Nohad Toulan put his stamp on the College of Urban and Public Affairs, Portland State University, the city of Portland, and many other cities, from Cairo to Makkah (also known as Mecca). A patient and long-term thinker, he was part of every important conversation about the future directions for Portland and the region. He exemplified what Aristotle called phronesis, or practical wisdom.
Born in Cairo, Egypt, on December 13, 1931, Toulan grew up in Alexandria and received a degree in architecture from the University of Cairo in 1954. He first came to the United States in 1957 to study at the University of California, Berkeley, where he received a Master of City Planning degree in 1959, and at the University of Pennsylvania, where he received a Ph.D. in 1965. He was the first planning director for the Greater Cairo Region, holding that position from 1965 until 1969, when he returned to the United States to take a faculty position in architecture and urban planning at Columbia University.
In 1972, Toulan joined the faculty at Portland State University, where he would teach until retirement in 2004. He and his wife Dirce, an architect and planner from Argentina whom he had met at the University of Pennsylvania, wanted to raise their two children in a city like Portland rather than New York, and he relished the challenge of bringing coherence to a disparate collection of urban studies activities. Starting with a small core of research institutes and instructional programs, he worked over three decades to bring together a College of Urban and Public Affairs (CUPA) that now includes the Toulan School of Urban Studies and Planning and the Hatfield School of Government. Dirce’s constant partnership is recognized in the Dirce Moroni de Toulan Library in the Urban Center.

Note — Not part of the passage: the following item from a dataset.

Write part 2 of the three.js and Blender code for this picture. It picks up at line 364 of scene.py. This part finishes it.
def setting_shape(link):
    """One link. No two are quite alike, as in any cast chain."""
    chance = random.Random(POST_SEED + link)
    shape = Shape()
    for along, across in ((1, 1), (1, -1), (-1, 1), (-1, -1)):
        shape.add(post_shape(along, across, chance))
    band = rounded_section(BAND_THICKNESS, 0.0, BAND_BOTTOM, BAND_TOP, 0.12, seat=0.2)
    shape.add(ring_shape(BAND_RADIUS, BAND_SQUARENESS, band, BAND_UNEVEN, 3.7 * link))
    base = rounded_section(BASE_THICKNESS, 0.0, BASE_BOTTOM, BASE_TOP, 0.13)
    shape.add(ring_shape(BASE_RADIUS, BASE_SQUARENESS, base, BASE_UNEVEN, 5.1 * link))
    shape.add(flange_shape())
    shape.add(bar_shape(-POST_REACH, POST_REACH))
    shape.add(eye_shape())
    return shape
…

While building CUPA as an institution, he also worked to find suitable space for the college, putting together multiple funding sources to build the Urban Center and Plaza (2000), which has been a pivot point in the development of the larger University District. The City of Portland had undertaken a Central City Plan in the mid-1980s, and Toulan secured the inclusion of a single point among the dozens of action items: “Create a University District which fosters Portland State University’s growth,” an action that opened up opportunities for the university to grow and develop in partnership with the city.
Toulan always looked for ways to build on Portland State’s advantages—its location, its diverse population of nontraditional students, and its ability to attract faculty interested in building community connections—to make it a pioneer in community-based education. An early example was the Vital Partners compact among the City of Portland, Multnomah County, and Portland State involving research and support for graduate students. One report resulted in the decision that the county would stop providing municipal services and that Portland and the City of Gresham to the east would annex what had previously been unincorporated suburban neighborhoods, thus shaping the political landscape of the twenty-first century.

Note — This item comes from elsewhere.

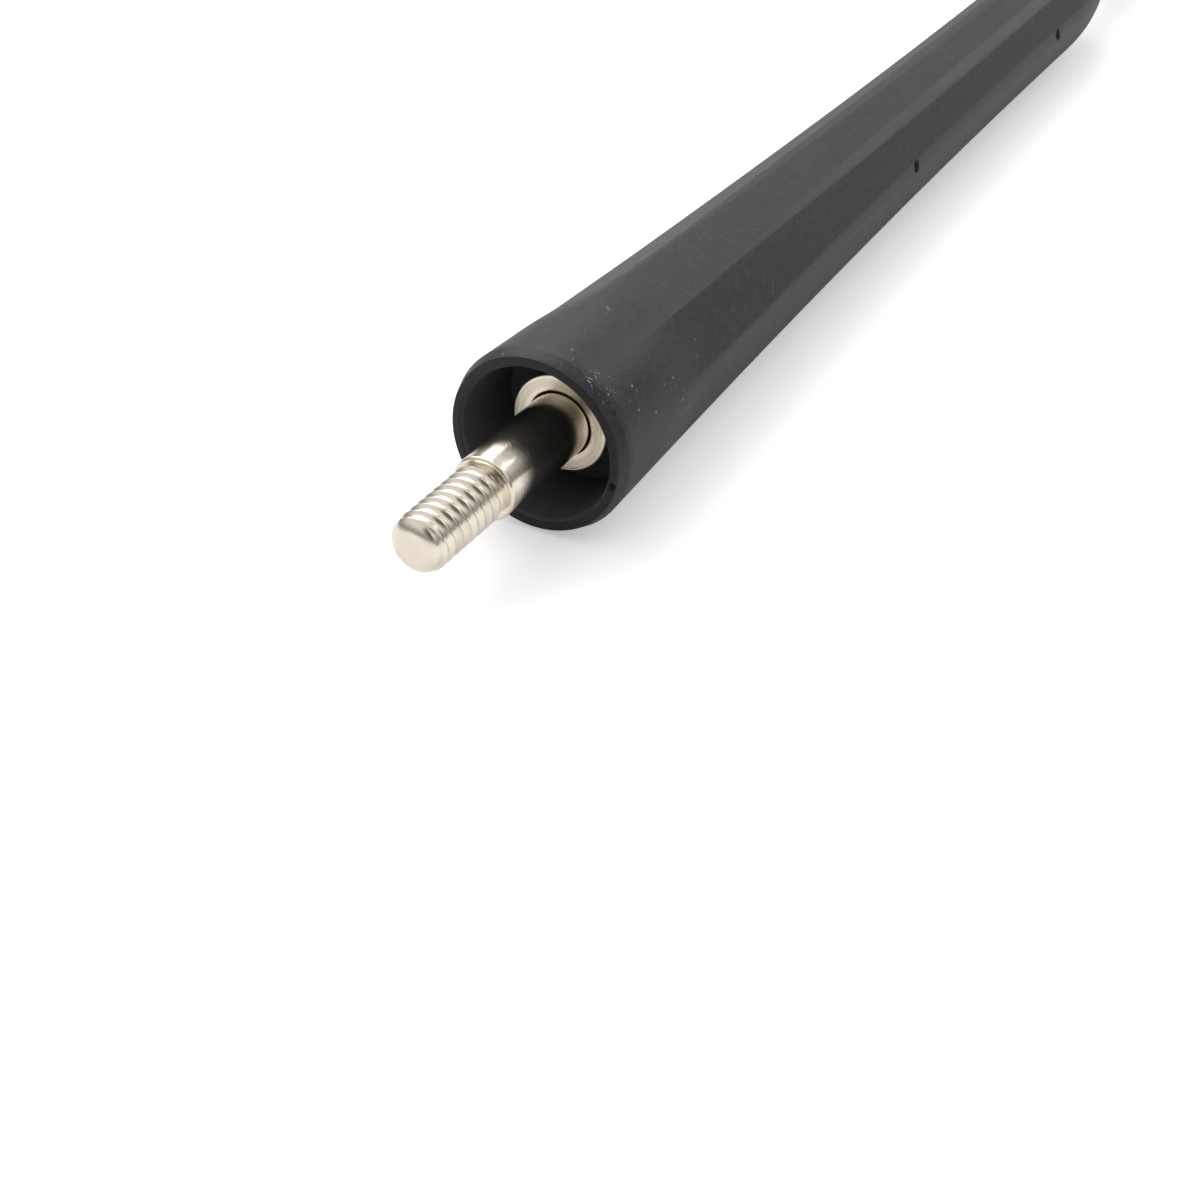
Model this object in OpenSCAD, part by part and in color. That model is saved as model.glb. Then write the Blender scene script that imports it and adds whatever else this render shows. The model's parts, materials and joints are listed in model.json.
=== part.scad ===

In 1990, Portland State faced a crisis when the Governor’s Commission on Higher Education floated a proposal to dismantle the university, giving the parts that generated outside funding to Oregon State University in Corvallis, the University of Oregon in Eugene, and Oregon Health and Science University in Portland and leaving the remnants for what would be a truncated and impoverished Portland State. Toulan helped PSU President Judith Ramaley create a strategy to keep the university intact and growing. He pointed out provisions in the federal Higher Education Act that sketched the outlines for a new type of institution to be known as an urban research university, on a rough analogy with the land grant universities that had such fruitful relations with the nation’s agricultural and resource economy. With his help, Portland State crafted a compelling identity as an urban university whose research and teaching serves the metropolitan community. It is now a national model for the engaged university.
Toulan was a city planner by profession and a long-range thinker by temperament. In addition to having leading roles in national professional organizations, he was involved in every important land use and planning discussion in the Portland region from the mid-1970s until his death in 2013, serving on innumerable committees, advisory boards, and boards of nonprofit organizations. He served on the committee that drafted the first Urban Growth Boundary for the Portland region, a potentially explosive process that found broad consensus. He also maintained an active consulting practice in the Middle East and Africa, often working with the United Nations Development Program. His work helped shape cities in Lebanon, Jordan, Dubai, Abu Dhabi, Turkmenistan, Bahrain, Egypt, and Saudi Arabia, where in 1984–1985 he directed the regional master plan for the Holy City of Makkah. Through his direct work and that of his many students, he had an impact on urban development in the Arab world.
Nohad Toulan and Dirce Moroni de Toulan died in an automobile crash on October 28, 2013, while vacationing in Uruguay.